Dataset:
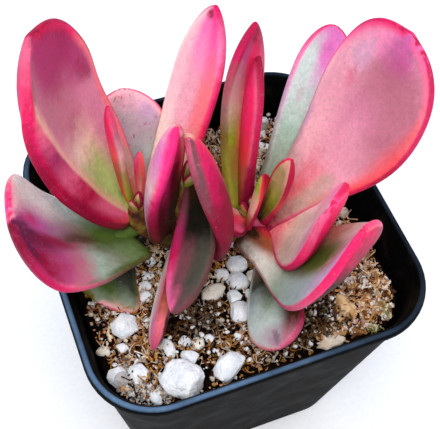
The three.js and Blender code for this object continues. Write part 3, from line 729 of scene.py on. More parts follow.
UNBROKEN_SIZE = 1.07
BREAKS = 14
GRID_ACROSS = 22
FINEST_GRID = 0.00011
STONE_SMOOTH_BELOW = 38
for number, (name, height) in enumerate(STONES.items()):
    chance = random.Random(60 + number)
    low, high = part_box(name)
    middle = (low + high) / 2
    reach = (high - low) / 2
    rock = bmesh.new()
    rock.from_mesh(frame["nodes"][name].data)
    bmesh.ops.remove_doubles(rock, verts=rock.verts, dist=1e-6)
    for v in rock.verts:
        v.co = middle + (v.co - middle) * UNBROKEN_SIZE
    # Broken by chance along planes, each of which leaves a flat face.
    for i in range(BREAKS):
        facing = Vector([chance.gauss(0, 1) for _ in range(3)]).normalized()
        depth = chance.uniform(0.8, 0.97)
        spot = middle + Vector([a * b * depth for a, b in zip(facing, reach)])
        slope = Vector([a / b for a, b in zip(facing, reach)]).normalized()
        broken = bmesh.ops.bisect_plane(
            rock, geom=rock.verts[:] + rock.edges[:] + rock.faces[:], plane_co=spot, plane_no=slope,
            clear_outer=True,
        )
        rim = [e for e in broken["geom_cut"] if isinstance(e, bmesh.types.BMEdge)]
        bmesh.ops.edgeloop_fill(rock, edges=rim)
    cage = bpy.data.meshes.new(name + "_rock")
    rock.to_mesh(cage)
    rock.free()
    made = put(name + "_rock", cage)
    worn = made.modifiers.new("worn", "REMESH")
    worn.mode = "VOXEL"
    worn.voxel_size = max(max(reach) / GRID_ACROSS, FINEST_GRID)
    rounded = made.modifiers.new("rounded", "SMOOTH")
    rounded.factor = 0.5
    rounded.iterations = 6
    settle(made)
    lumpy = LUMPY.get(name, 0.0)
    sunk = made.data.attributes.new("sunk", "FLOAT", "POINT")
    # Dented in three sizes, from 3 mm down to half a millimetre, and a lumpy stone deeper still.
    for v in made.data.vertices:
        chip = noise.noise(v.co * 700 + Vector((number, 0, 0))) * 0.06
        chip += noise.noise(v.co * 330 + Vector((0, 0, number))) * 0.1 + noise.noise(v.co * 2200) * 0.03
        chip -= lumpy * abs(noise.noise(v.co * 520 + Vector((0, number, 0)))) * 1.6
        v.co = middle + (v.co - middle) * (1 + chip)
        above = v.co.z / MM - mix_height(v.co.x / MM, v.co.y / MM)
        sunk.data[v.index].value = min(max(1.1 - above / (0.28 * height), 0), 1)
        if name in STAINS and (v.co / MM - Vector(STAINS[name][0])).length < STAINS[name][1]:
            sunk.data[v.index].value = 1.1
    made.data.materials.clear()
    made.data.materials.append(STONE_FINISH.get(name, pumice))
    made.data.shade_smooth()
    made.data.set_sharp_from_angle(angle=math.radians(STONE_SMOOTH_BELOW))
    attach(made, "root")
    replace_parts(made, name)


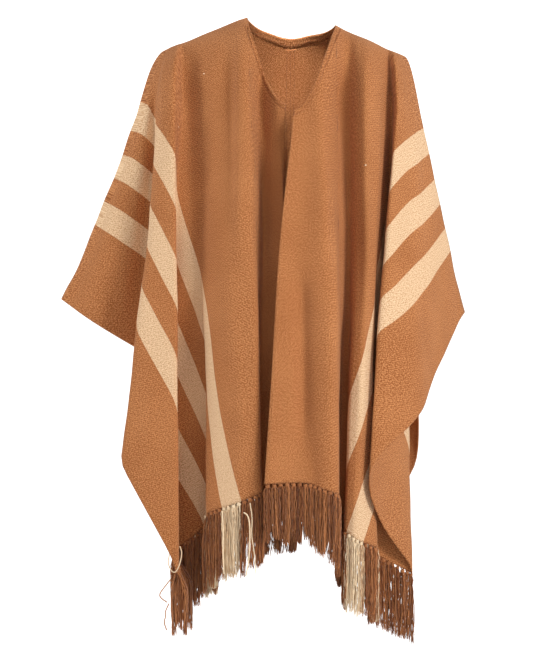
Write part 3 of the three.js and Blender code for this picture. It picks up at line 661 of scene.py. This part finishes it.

Stated goal: Each line from the one containing "replace_parts(made, name)" to the end of the records should be echoed exactly, and no other line.

Written response:
    replace_parts(made, name)


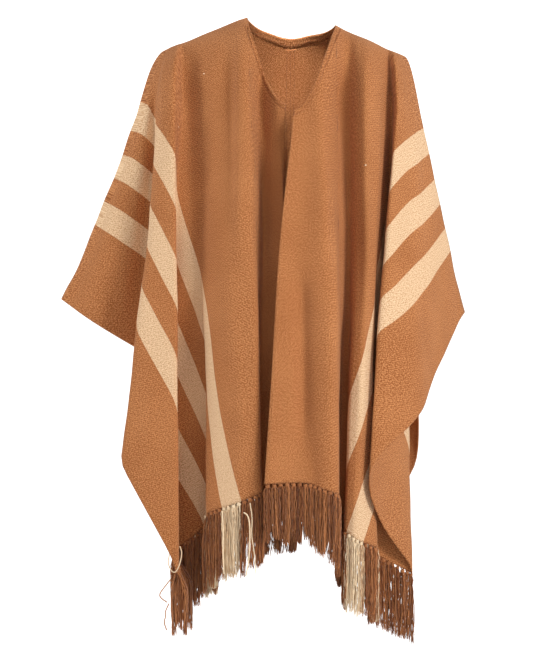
Write part 3 of the three.js and Blender code for this picture. It picks up at line 661 of scene.py. This part finishes it.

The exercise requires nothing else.